Democracy thrives on lively debate, and nothing has been more destructive of democracy and the American experiment than the effort to shut down all but one perspective. It’s one thing for the partisan pendulum to swing from one side to the other. That’s what happens in a healthy democracy. But, when one party controls all levels of government, it becomes possible for that party essentially to shut down the voting process through gerrymandering and through disenfranchising a significant population (basically, people of color in the current example) by enacting laws to prevent “voter fraud” (which is an extremely minute problem. The reality is that voter fraud efforts generally end up disenfranchising more legitimate voters than preventing fraudulent voters.) At that point, the polling booth is a farce, and government “of the people, by the people, and for the people” no longer exists. “Beware of the illusion that you can create a system so nearly perfect that nobody has to be good.”

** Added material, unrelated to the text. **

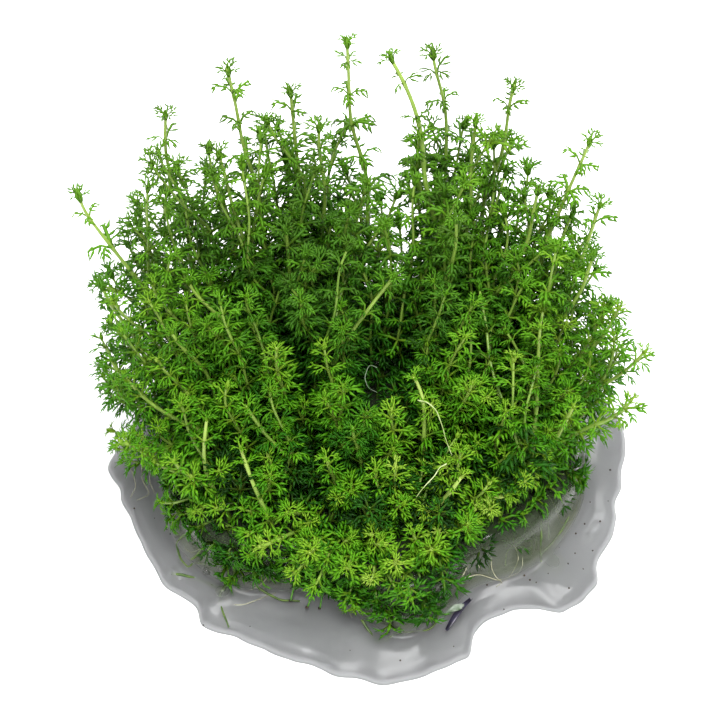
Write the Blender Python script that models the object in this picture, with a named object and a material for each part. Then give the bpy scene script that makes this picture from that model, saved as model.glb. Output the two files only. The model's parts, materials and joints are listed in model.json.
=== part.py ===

The free exchange of ideas is the lifeblood of democracy, and access to the polls is the heart that pumps that lifeblood. America is spiraling into the aforementioned ideological dictatorship. 
A pastor friend recently posted on Facebook: "We need conservative Republicans, liberal Democrats, and everything in between. We are better together... but not if we demean one another and aren’t listening to one another."
So, while Democrats and Republicans square off and point accusing fingers at each other, a large measure of the fault lies with another element, namely the non-voter, including the pouting, “Bernie-or-bust” boycott of the polls. Not voting is not a protest; it’s a surrender. 
“Any system will work for you if you’ll work the system.” And when you don’t work the system, you surrender to those who do. 
Please vote on November 6 (or whenever your area is holding the mid-term elections this year).
That’s the way I see it through the flawed glass that is my world view.